─── RECORD LIST ───

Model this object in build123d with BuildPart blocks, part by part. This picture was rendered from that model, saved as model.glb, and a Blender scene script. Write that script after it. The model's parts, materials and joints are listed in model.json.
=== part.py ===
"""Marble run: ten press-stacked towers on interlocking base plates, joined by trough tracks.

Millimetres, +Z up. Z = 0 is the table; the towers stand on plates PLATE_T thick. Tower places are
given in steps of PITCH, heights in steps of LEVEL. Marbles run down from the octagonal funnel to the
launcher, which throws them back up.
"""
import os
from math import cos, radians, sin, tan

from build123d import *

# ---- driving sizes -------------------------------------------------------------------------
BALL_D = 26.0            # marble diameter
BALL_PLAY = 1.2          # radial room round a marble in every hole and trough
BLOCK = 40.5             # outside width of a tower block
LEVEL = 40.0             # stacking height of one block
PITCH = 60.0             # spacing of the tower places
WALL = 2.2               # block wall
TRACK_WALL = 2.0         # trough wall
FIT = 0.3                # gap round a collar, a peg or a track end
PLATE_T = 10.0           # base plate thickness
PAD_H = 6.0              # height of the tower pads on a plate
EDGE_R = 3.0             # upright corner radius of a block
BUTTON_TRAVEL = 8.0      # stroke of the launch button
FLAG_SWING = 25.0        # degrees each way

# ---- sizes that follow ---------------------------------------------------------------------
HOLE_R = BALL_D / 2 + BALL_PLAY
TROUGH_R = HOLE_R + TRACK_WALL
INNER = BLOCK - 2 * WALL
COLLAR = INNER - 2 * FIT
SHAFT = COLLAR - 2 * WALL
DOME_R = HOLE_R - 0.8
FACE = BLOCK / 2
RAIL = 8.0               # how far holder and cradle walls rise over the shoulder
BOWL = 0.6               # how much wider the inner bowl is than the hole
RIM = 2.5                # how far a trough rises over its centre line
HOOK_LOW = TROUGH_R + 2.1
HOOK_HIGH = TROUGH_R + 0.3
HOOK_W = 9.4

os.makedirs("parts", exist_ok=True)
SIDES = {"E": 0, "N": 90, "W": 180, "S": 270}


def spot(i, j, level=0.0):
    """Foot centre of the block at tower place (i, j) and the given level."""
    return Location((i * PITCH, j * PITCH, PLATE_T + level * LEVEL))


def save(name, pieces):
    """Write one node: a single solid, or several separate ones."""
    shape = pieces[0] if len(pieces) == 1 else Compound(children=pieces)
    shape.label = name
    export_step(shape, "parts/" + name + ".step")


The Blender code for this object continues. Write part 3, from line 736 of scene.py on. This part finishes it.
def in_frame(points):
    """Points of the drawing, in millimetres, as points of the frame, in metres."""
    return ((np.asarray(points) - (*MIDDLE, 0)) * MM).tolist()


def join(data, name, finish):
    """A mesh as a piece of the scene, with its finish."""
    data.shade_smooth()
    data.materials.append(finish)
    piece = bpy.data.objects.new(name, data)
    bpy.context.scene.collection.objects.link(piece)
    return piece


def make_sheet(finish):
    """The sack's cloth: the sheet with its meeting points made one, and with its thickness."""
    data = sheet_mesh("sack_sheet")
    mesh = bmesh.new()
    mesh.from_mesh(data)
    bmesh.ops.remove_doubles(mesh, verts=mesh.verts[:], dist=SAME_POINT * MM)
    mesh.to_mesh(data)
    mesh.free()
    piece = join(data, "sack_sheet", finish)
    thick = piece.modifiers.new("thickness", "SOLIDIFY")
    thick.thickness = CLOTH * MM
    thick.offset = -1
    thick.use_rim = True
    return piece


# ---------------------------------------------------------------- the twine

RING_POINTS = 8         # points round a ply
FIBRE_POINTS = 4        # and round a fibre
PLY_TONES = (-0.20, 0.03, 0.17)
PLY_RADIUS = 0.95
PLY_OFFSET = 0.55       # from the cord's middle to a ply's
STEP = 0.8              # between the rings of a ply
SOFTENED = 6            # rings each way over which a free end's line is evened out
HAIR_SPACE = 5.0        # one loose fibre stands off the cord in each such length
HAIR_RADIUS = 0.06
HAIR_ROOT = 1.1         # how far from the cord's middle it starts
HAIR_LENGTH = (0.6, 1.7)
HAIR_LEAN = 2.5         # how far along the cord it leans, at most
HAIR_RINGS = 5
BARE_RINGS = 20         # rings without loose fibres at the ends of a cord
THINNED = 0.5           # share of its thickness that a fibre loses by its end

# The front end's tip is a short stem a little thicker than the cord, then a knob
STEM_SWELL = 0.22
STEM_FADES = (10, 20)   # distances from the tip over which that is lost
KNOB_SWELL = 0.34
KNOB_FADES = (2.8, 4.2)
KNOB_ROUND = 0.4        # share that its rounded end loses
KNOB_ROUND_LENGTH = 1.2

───

EXERCISE: Go through the records above and retype each one exactly.

SOLUTION FOR THIS TASK:
Model this object in build123d with BuildPart blocks, part by part. This picture was rendered from that model, saved as model.glb, and a Blender scene script. Write that script after it. The model's parts, materials and joints are listed in model.json.
=== part.py ===
"""Marble run: ten press-stacked towers on interlocking base plates, joined by trough tracks.

Millimetres, +Z up. Z = 0 is the table; the towers stand on plates PLATE_T thick. Tower places are
given in steps of PITCH, heights in steps of LEVEL. Marbles run down from the octagonal funnel to the
launcher, which throws them back up.
"""
import os
from math import cos, radians, sin, tan

from build123d import *

# ---- driving sizes -------------------------------------------------------------------------
BALL_D = 26.0            # marble diameter
BALL_PLAY = 1.2          # radial room round a marble in every hole and trough
BLOCK = 40.5             # outside width of a tower block
LEVEL = 40.0             # stacking height of one block
PITCH = 60.0             # spacing of the tower places
WALL = 2.2               # block wall
TRACK_WALL = 2.0         # trough wall
FIT = 0.3                # gap round a collar, a peg or a track end
PLATE_T = 10.0           # base plate thickness
PAD_H = 6.0              # height of the tower pads on a plate
EDGE_R = 3.0             # upright corner radius of a block
BUTTON_TRAVEL = 8.0      # stroke of the launch button
FLAG_SWING = 25.0        # degrees each way

# ---- sizes that follow ---------------------------------------------------------------------
HOLE_R = BALL_D / 2 + BALL_PLAY
TROUGH_R = HOLE_R + TRACK_WALL
INNER = BLOCK - 2 * WALL
COLLAR = INNER - 2 * FIT
SHAFT = COLLAR - 2 * WALL
DOME_R = HOLE_R - 0.8
FACE = BLOCK / 2
RAIL = 8.0               # how far holder and cradle walls rise over the shoulder
BOWL = 0.6               # how much wider the inner bowl is than the hole
RIM = 2.5                # how far a trough rises over its centre line
HOOK_LOW = TROUGH_R + 2.1
HOOK_HIGH = TROUGH_R + 0.3
HOOK_W = 9.4

os.makedirs("parts", exist_ok=True)
SIDES = {"E": 0, "N": 90, "W": 180, "S": 270}


def spot(i, j, level=0.0):
    """Foot centre of the block at tower place (i, j) and the given level."""
    return Location((i * PITCH, j * PITCH, PLATE_T + level * LEVEL))


def save(name, pieces):
    """Write one node: a single solid, or several separate ones."""
    shape = pieces[0] if len(pieces) == 1 else Compound(children=pieces)
    shape.label = name
    export_step(shape, "parts/" + name + ".step")


The Blender code for this object continues. Write part 3, from line 736 of scene.py on. This part finishes it.
def in_frame(points):
    """Points of the drawing, in millimetres, as points of the frame, in metres."""
    return ((np.asarray(points) - (*MIDDLE, 0)) * MM).tolist()


def join(data, name, finish):
    """A mesh as a piece of the scene, with its finish."""
    data.shade_smooth()
    data.materials.append(finish)
    piece = bpy.data.objects.new(name, data)
    bpy.context.scene.collection.objects.link(piece)
    return piece


def make_sheet(finish):
    """The sack's cloth: the sheet with its meeting points made one, and with its thickness."""
    data = sheet_mesh("sack_sheet")
    mesh = bmesh.new()
    mesh.from_mesh(data)
    bmesh.ops.remove_doubles(mesh, verts=mesh.verts[:], dist=SAME_POINT * MM)
    mesh.to_mesh(data)
    mesh.free()
    piece = join(data, "sack_sheet", finish)
    thick = piece.modifiers.new("thickness", "SOLIDIFY")
    thick.thickness = CLOTH * MM
    thick.offset = -1
    thick.use_rim = True
    return piece


# ---------------------------------------------------------------- the twine

RING_POINTS = 8         # points round a ply
FIBRE_POINTS = 4        # and round a fibre
PLY_TONES = (-0.20, 0.03, 0.17)
PLY_RADIUS = 0.95
PLY_OFFSET = 0.55       # from the cord's middle to a ply's
STEP = 0.8              # between the rings of a ply
SOFTENED = 6            # rings each way over which a free end's line is evened out
HAIR_SPACE = 5.0        # one loose fibre stands off the cord in each such length
HAIR_RADIUS = 0.06
HAIR_ROOT = 1.1         # how far from the cord's middle it starts
HAIR_LENGTH = (0.6, 1.7)
HAIR_LEAN = 2.5         # how far along the cord it leans, at most
HAIR_RINGS = 5
BARE_RINGS = 20         # rings without loose fibres at the ends of a cord
THINNED = 0.5           # share of its thickness that a fibre loses by its end

# The front end's tip is a short stem a little thicker than the cord, then a knob
STEM_SWELL = 0.22
STEM_FADES = (10, 20)   # distances from the tip over which that is lost
KNOB_SWELL = 0.34
KNOB_FADES = (2.8, 4.2)
KNOB_ROUND = 0.4        # share that its rounded end loses
KNOB_ROUND_LENGTH = 1.2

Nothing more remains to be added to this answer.